*TASK TO CARRY OUT*: Write out each entry again. Keep every word exactly as it is.

*Entries with parts and joints*:
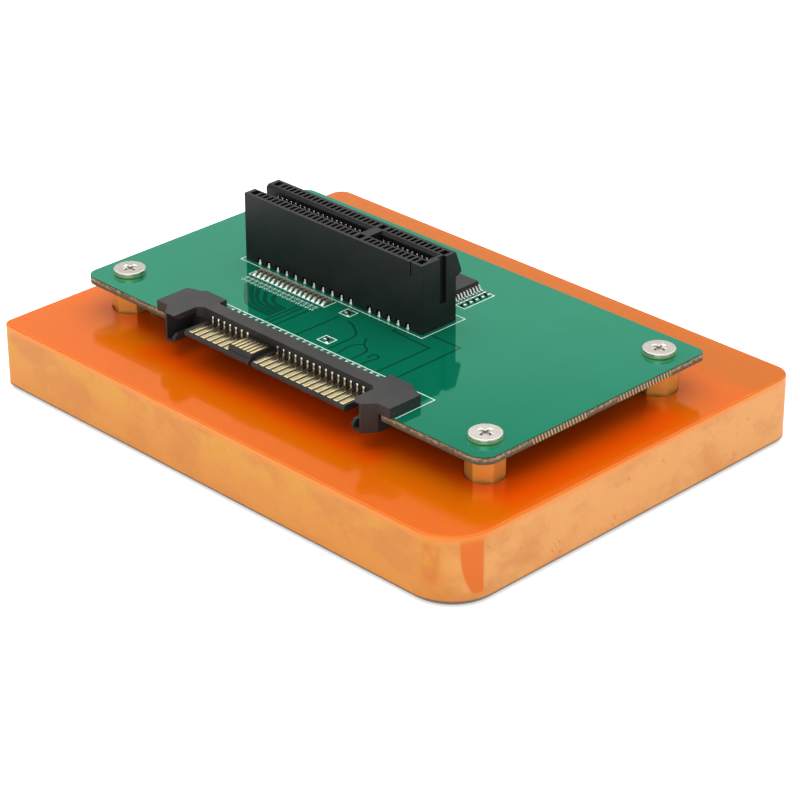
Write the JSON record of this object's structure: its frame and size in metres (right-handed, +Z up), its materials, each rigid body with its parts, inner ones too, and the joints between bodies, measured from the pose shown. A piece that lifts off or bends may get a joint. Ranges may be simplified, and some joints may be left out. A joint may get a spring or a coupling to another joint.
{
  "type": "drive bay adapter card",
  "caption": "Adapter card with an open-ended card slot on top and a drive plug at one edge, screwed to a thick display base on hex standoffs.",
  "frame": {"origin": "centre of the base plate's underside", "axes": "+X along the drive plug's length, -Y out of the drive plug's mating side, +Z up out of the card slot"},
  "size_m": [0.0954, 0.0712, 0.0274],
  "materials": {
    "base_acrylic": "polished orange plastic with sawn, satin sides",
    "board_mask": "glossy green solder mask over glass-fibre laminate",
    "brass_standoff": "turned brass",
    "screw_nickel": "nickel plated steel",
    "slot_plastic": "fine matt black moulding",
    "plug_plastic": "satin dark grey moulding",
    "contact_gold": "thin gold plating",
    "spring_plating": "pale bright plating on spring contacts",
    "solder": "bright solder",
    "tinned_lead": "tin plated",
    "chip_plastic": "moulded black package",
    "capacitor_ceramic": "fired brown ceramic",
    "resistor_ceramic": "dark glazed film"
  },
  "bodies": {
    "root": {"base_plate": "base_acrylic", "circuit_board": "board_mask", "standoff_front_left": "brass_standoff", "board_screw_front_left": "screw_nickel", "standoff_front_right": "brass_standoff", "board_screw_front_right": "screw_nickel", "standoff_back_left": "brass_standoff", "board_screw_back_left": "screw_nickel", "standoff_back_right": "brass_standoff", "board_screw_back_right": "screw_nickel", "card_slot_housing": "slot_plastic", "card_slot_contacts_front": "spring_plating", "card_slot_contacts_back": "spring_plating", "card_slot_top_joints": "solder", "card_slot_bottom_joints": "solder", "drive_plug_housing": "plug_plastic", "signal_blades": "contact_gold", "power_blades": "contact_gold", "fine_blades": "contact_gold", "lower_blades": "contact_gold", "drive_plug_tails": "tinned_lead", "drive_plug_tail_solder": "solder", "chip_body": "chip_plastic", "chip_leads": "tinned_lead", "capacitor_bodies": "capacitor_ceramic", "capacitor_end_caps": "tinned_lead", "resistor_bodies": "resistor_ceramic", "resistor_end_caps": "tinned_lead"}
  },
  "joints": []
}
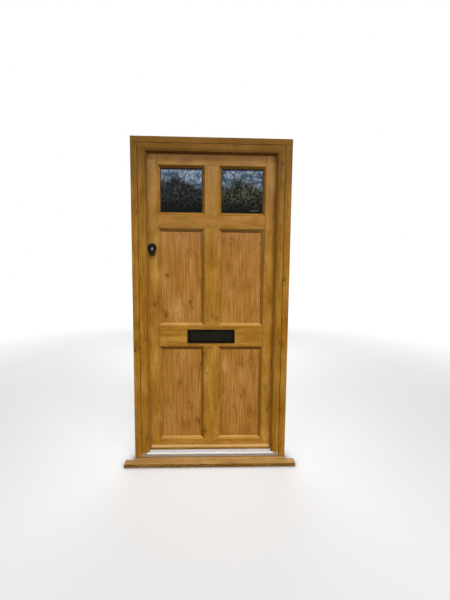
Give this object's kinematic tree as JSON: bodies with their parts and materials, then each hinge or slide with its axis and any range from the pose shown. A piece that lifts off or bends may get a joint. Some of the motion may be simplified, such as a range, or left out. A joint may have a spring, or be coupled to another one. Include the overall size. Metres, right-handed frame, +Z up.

*WRITTEN ANSWER*:
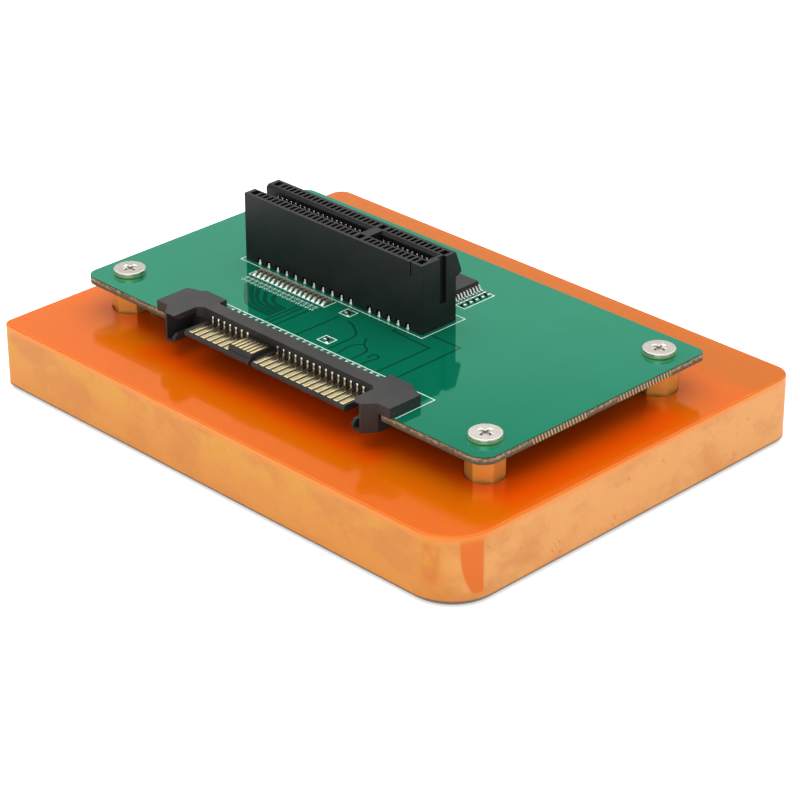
Write the JSON record of this object's structure: its frame and size in metres (right-handed, +Z up), its materials, each rigid body with its parts, inner ones too, and the joints between bodies, measured from the pose shown. A piece that lifts off or bends may get a joint. Ranges may be simplified, and some joints may be left out. A joint may get a spring or a coupling to another joint.
{
  "type": "drive bay adapter card",
  "caption": "Adapter card with an open-ended card slot on top and a drive plug at one edge, screwed to a thick display base on hex standoffs.",
  "frame": {"origin": "centre of the base plate's underside", "axes": "+X along the drive plug's length, -Y out of the drive plug's mating side, +Z up out of the card slot"},
  "size_m": [0.0954, 0.0712, 0.0274],
  "materials": {
    "base_acrylic": "polished orange plastic with sawn, satin sides",
    "board_mask": "glossy green solder mask over glass-fibre laminate",
    "brass_standoff": "turned brass",
    "screw_nickel": "nickel plated steel",
    "slot_plastic": "fine matt black moulding",
    "plug_plastic": "satin dark grey moulding",
    "contact_gold": "thin gold plating",
    "spring_plating": "pale bright plating on spring contacts",
    "solder": "bright solder",
    "tinned_lead": "tin plated",
    "chip_plastic": "moulded black package",
    "capacitor_ceramic": "fired brown ceramic",
    "resistor_ceramic": "dark glazed film"
  },
  "bodies": {
    "root": {"base_plate": "base_acrylic", "circuit_board": "board_mask", "standoff_front_left": "brass_standoff", "board_screw_front_left": "screw_nickel", "standoff_front_right": "brass_standoff", "board_screw_front_right": "screw_nickel", "standoff_back_left": "brass_standoff", "board_screw_back_left": "screw_nickel", "standoff_back_right": "brass_standoff", "board_screw_back_right": "screw_nickel", "card_slot_housing": "slot_plastic", "card_slot_contacts_front": "spring_plating", "card_slot_contacts_back": "spring_plating", "card_slot_top_joints": "solder", "card_slot_bottom_joints": "solder", "drive_plug_housing": "plug_plastic", "signal_blades": "contact_gold", "power_blades": "contact_gold", "fine_blades": "contact_gold", "lower_blades": "contact_gold", "drive_plug_tails": "tinned_lead", "drive_plug_tail_solder": "solder", "chip_body": "chip_plastic", "chip_leads": "tinned_lead", "capacitor_bodies": "capacitor_ceramic", "capacitor_end_caps": "tinned_lead", "resistor_bodies": "resistor_ceramic", "resistor_end_caps": "tinned_lead"}
  },
  "joints": []
}
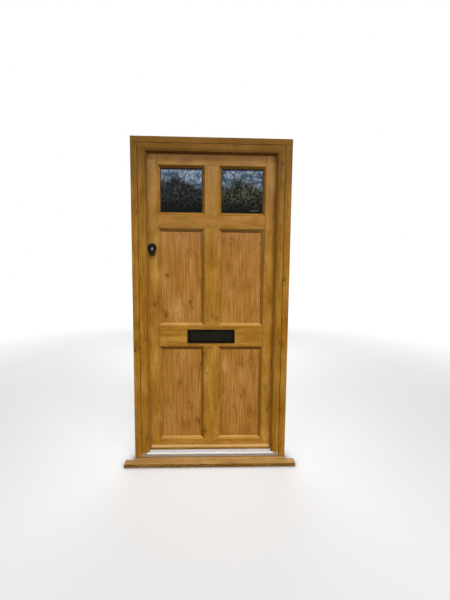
Give this object's kinematic tree as JSON: bodies with their parts and materials, then each hinge or slide with its axis and any range from the pose shown. A piece that lifts off or bends may get a joint. Some of the motion may be simplified, such as a range, or left out. A joint may have a spring, or be coupled to another one. Include the overall size. Metres, right-handed frame, +Z up.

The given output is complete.